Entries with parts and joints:
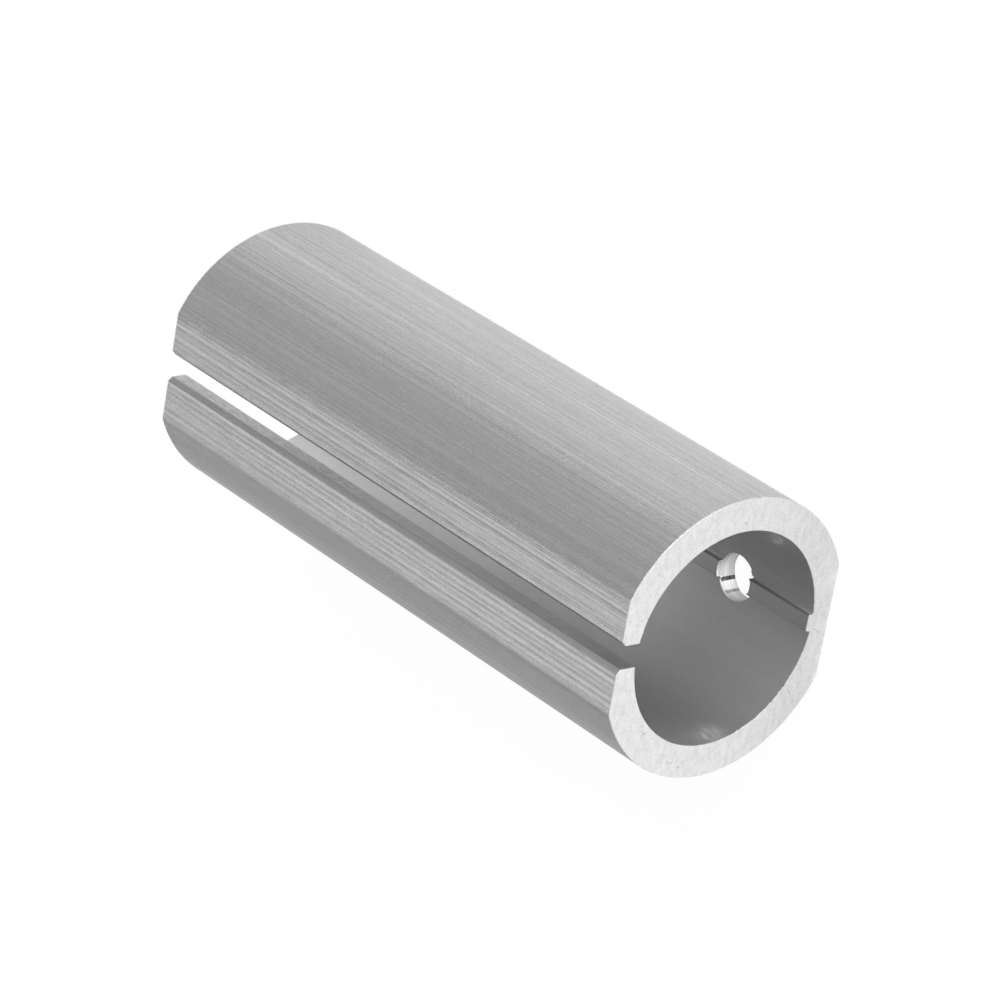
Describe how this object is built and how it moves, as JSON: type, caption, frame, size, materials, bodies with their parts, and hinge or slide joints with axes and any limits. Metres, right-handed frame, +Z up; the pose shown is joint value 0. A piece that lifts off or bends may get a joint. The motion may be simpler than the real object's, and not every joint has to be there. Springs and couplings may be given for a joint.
{
  "type": "clamp sleeve",
  "caption": "Slotted aluminium clamp sleeve: a thick extruded tube with outer flats, a slot along its whole length, a key rib in the bore and a drilled cross hole.",
  "frame": {"origin": "middle of the lower flat, half way along the sleeve, which rests on that flat", "axes": "+X along the bore towards the end with the cross hole, +Z up from the lower flat through the slot, +Y across the flats' width"},
  "size_m": [0.1, 0.0398, 0.0364],
  "materials": {
    "aluminium": "mill finish with fine lengthwise die lines, sawn ends, smooth bore"
  },
  "bodies": {
    "root": {"sleeve": "aluminium"}
  },
  "joints": []
}
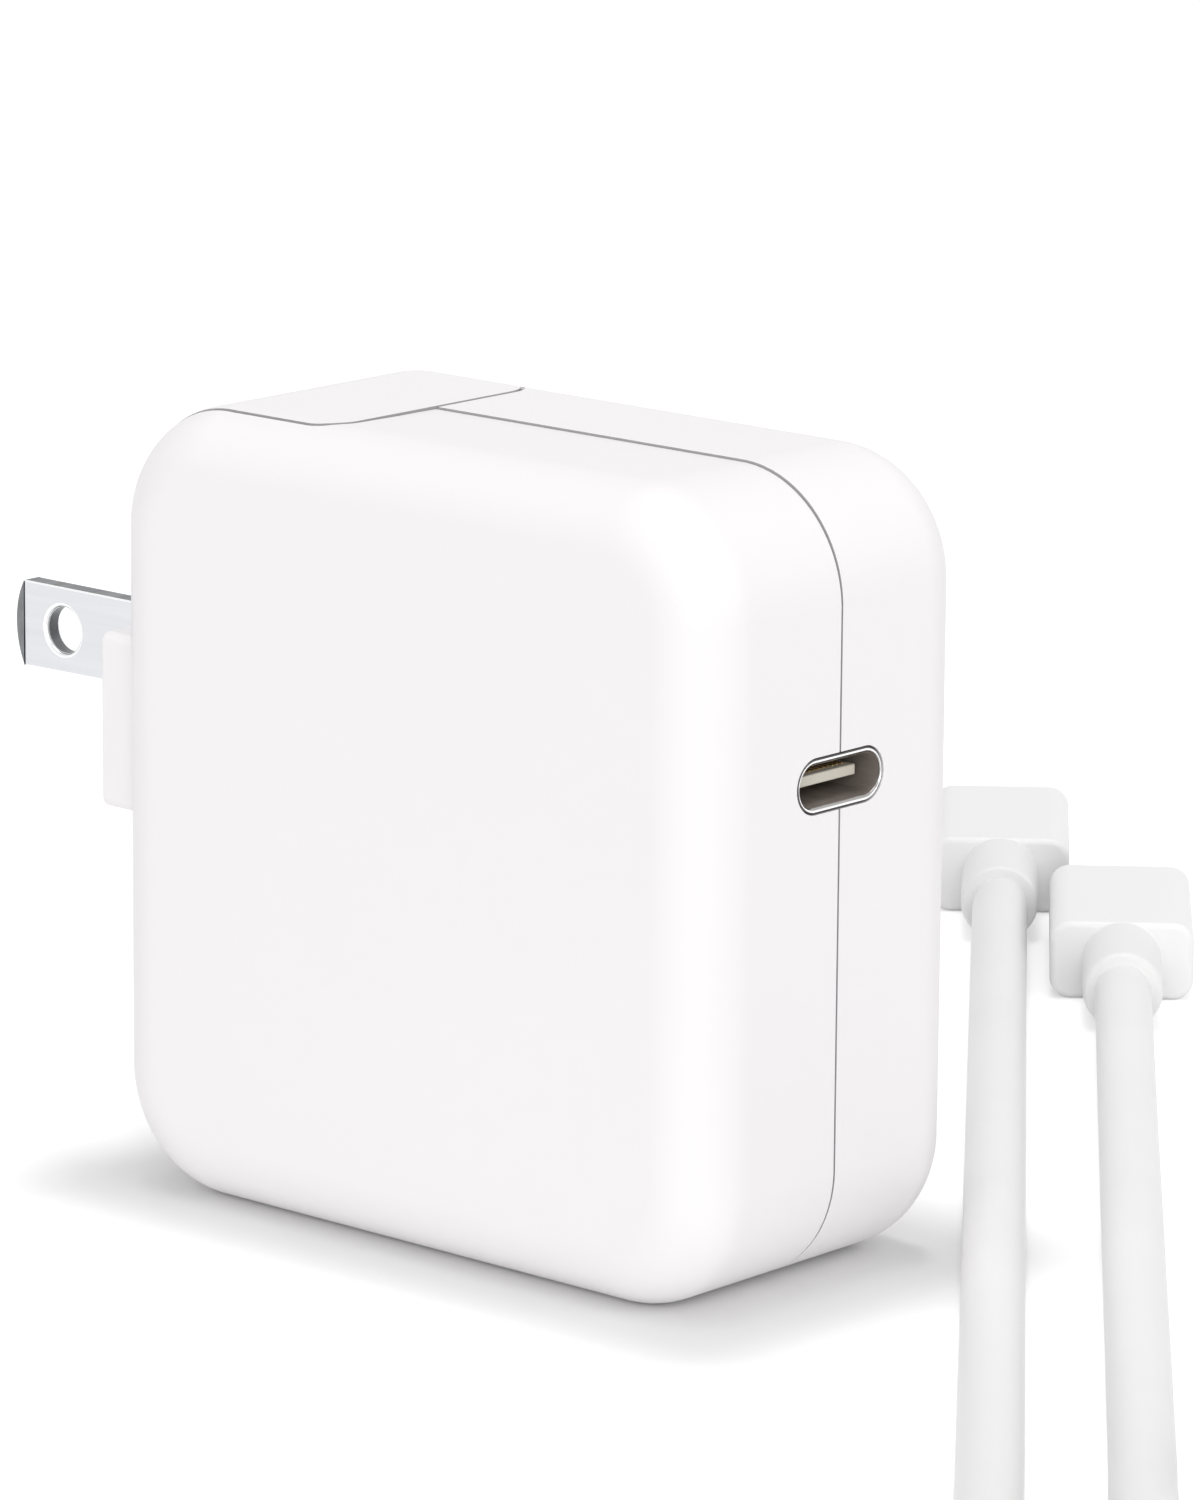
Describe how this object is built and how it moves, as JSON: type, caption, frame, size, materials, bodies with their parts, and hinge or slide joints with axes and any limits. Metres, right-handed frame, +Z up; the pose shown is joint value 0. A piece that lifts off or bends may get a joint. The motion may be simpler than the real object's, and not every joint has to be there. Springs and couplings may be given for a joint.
{
  "type": "laptop power adapter",
  "caption": "Square white USB-C wall adapter with soft rounded edges, a slide-off plug module with folding flat blades, and a loose coiled USB-C cable.",
  "frame": {"origin": "centre of the flat face that the adapter stands on", "axes": "+X towards the USB-C port side and -X towards the blades, the large faces look along -Y and +Y, +Z up"},
  "size_m": [0.2194, 0.1683, 0.057],
  "materials": {
    "case": "smooth, slightly glossy moulded plastic",
    "inner_plastic": "moulded insulating plastic",
    "board": "solder-masked board",
    "film": "thin insulating film",
    "copper": "bare rolled copper",
    "pad": "soft thermal pad",
    "pin_metal": "nickel plate",
    "blade_metal": "nickel-plated, finely brushed",
    "spring_metal": "bare spring bronze",
    "steel": "spring steel",
    "ferrite": "sintered ferrite",
    "winding": "enamelled copper wire",
    "winding_tape": "copper winding under yellow tape",
    "bobbin": "moulded phenolic",
    "fuse_body": "moulded sleeve",
    "film_capacitor": "moulded box",
    "disc_capacitor": "dipped coating",
    "chip": "moulded epoxy",
    "can_sleeve": "shrink-sleeved can",
    "can": "bare can",
    "heatsink": "rolled sheet",
    "port_metal": "polished stainless steel",
    "tongue": "moulded polymer",
    "gilt": "gilt contacts",
    "plug_metal": "polished stainless steel",
    "grip": "smooth moulded plastic",
    "cable_jacket": "satin soft jacket",
    "tie": "plain strap"
  },
  "bodies": {
    "adapter": {"front_shell": "case", "back_shell": "case", "main_board": "board", "insulating_film": "film", "heat_spreader": "copper", "thermal_pad": "pad", "inlet_well": "inner_plastic", "inlet_pins": "pin_metal", "ground_stud": "pin_metal", "stud_nut": "pin_metal", "fuse": "fuse_body", "choke_core": "ferrite", "choke_windings": "winding", "x_capacitor": "film_capacitor", "bridge_rectifier": "chip", "bulk_capacitor_a": "can_sleeve", "bulk_capacitor_b": "can_sleeve", "bulk_capacitor_c": "can_sleeve", "primary_switch": "chip", "switch_heatsink": "heatsink", "transformer_core": "ferrite", "transformer_bobbin": "bobbin", "transformer_winding": "winding_tape", "y_capacitor": "disc_capacitor", "primary_controller": "chip", "optocoupler": "chip", "sync_rectifier": "chip", "output_capacitor_a": "can", "output_capacitor_b": "can", "port_board": "board", "output_choke": "ferrite", "power_controller": "chip", "port_shell": "port_metal", "port_tongue": "tongue", "port_contacts": "gilt", "plug_a_shell": "plug_metal", "plug_a_grip": "grip", "plug_a_sleeve": "cable_jacket", "plug_b_shell": "plug_metal", "plug_b_grip": "grip", "plug_b_sleeve": "cable_jacket", "cable_lead_a": "cable_jacket", "cable_lead_b": "cable_jacket", "cable_coil": "cable_jacket", "cable_tie": "tie"},
    "plug_module": {"plug_housing": "case", "plug_cover": "inner_plastic", "socket_nose": "inner_plastic", "socket_contacts": "spring_metal", "contact_springs": "spring_metal", "axle_clips": "case", "detent_spring": "steel"},
    "blades": {"front_blade": "blade_metal", "back_blade": "blade_metal", "blade_carrier": "inner_plastic"}
  },
  "joints": [
    {"name": "module_slide", "type": "slide", "parent": "adapter", "child": "plug_module", "axis": [0, 0, 1], "range_m": [0, 0.048]},
    {"name": "blade_fold", "type": "hinge", "parent": "plug_module", "child": "blades", "pos_m": [-0.0285, 0, 0.0372], "axis": [0, -1, 0], "range_deg": [0, 90]}
  ]
}
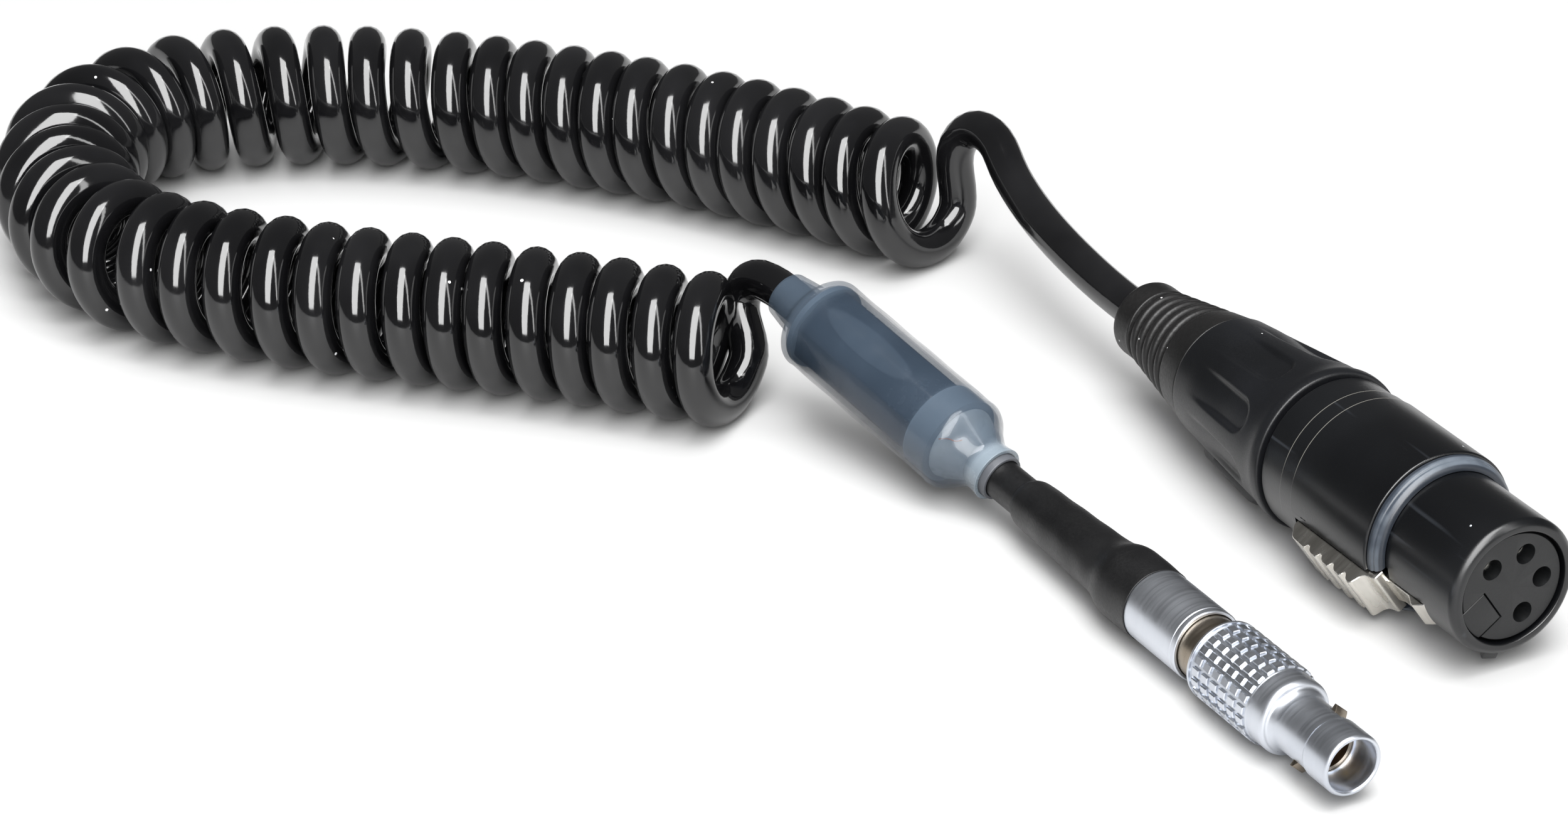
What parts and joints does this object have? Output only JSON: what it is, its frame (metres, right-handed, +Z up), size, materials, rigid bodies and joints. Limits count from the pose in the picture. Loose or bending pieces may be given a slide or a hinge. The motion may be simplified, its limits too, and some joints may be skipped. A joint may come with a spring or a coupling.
{
  "type": "coiled power lead",
  "caption": "Curly black cord with a four-contact round cable socket at one end and an inline module with a small push-pull plug at the other.",
  "frame": {"origin": "on the surface that the lead lies on, under the middle of the box around everything but the cord", "axes": "+X along the cable socket's axis, out of its mouth; +Z up"},
  "size_m": [0.209, 0.1177, 0.0195],
  "materials": {
    "boot_rubber": "matt black flexible boot",
    "bushing_plastic": "fine-grained black plastic",
    "clamp_plastic": "pale natural plastic",
    "cord_jacket": "black cord jacket",
    "housing_metal": "fine-grained black coated die casting",
    "shoulder_ring_plastic": "pale grey plastic ring",
    "insert_plastic": "black moulded insert",
    "contact_silver": "silver-plated contact",
    "wire_insulation": "insulated conductors",
    "latch_nickel": "nickel-plated latch",
    "steel_pin": "steel pin",
    "spring_steel": "spring leaf",
    "frosted_sleeve": "translucent bluish heat-shrink",
    "core_case_plastic": "dark faceted case",
    "cap_plastic": "pale end cap",
    "board_laminate": "circuit board",
    "component_plastic": "components",
    "grey_tubing": "grey inner tubing",
    "lead_jacket": "matt black lead",
    "satin_chrome": "satin chrome-plated brass",
    "nickel": "nickel-plated brass",
    "contact_insert_plastic": "brown moulded insert",
    "gold_contact": "gold-plated pins",
    "shrink_black": "matt black heat-shrink"
  },
  "bodies": {
    "lead": {"boot": "boot_rubber", "bushing": "bushing_plastic", "cable_clamp": "clamp_plastic", "socket_cord_end": "cord_jacket", "housing": "housing_metal", "shoulder_ring": "shoulder_ring_plastic", "insert": "insert_plastic", "key_block": "insert_plastic", "socket_contact_1": "contact_silver", "socket_contact_2": "contact_silver", "socket_contact_3": "contact_silver", "socket_contact_4": "contact_silver", "socket_wires": "wire_insulation", "latch_pin": "steel_pin", "latch_spring": "spring_steel", "module_sleeve": "frosted_sleeve", "core_case": "core_case_plastic", "module_rear_cap": "cap_plastic", "module_front_cap": "cap_plastic", "board": "board_laminate", "board_parts": "component_plastic", "module_cord_end": "cord_jacket", "module_leads": "wire_insulation", "grey_sleeve": "grey_tubing", "lead_cable": "lead_jacket", "latch_sleeve": "nickel", "carrier": "nickel", "contact_insert": "contact_insert_plastic", "plug_pins": "gold_contact", "plug_wires": "wire_insulation", "collet_nut": "satin_chrome", "cable_collet": "nickel", "inner_shrink": "shrink_black", "outer_shrink": "shrink_black", "curly_cord": "cord_jacket", "socket_tail": "cord_jacket", "plug_tail": "cord_jacket"},
    "latch": {"latch": "latch_nickel"},
    "plug_shell": {"plug_shell": "satin_chrome"},
    "latch_finger_1": {"latch_finger_1": "nickel"},
    "latch_finger_2": {"latch_finger_2": "nickel"}
  },
  "joints": [
    {"name": "latch_press", "type": "hinge", "parent": "lead", "child": "latch", "pos_m": [0.0124, 0.00972, 0.00508], "axis": [0, -0.5736, 0.8192], "range_deg": [0, 4], "stiffness_Nm_per_rad": 0.6, "deforming": ["latch_spring"]},
    {"name": "shell_slide", "type": "slide", "parent": "lead", "child": "plug_shell", "axis": [-1, 0, 0], "range_m": [0, 0.0009], "stiffness_N_per_m": 300},
    {"name": "finger_1_flex", "type": "hinge", "parent": "lead", "child": "latch_finger_1", "pos_m": [0.0416, -0.0122, 0.00653], "axis": [0, 0.7431, -0.6691], "range_deg": [0, 4.83]},
    {"name": "finger_2_flex", "type": "hinge", "parent": "lead", "child": "latch_finger_2", "pos_m": [0.0416, -0.0154, 0.00297], "axis": [0, -0.7431, 0.6691], "range_deg": [0, 4.83]}
  ],
  "couplings": [
    {"joint": "finger_1_flex", "follows": "shell_slide", "rad_per_m": 92.599},
    {"joint": "finger_2_flex", "follows": "shell_slide", "rad_per_m": 92.599}
  ]
}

* _What the task requires_
List each line holding the string "from".

* _Complete response_
  "frame": {"origin": "middle of the lower flat, half way along the sleeve, which rests on that flat", "axes": "+X along the bore towards the end with the cross hole, +Z up from the lower flat through the slot, +Y across the flats' width"},
What parts and joints does this object have? Output only JSON: what it is, its frame (metres, right-handed, +Z up), size, materials, rigid bodies and joints. Limits count from the pose in the picture. Loose or bending pieces may be given a slide or a hinge. The motion may be simplified, its limits too, and some joints may be skipped. A joint may come with a spring or a coupling.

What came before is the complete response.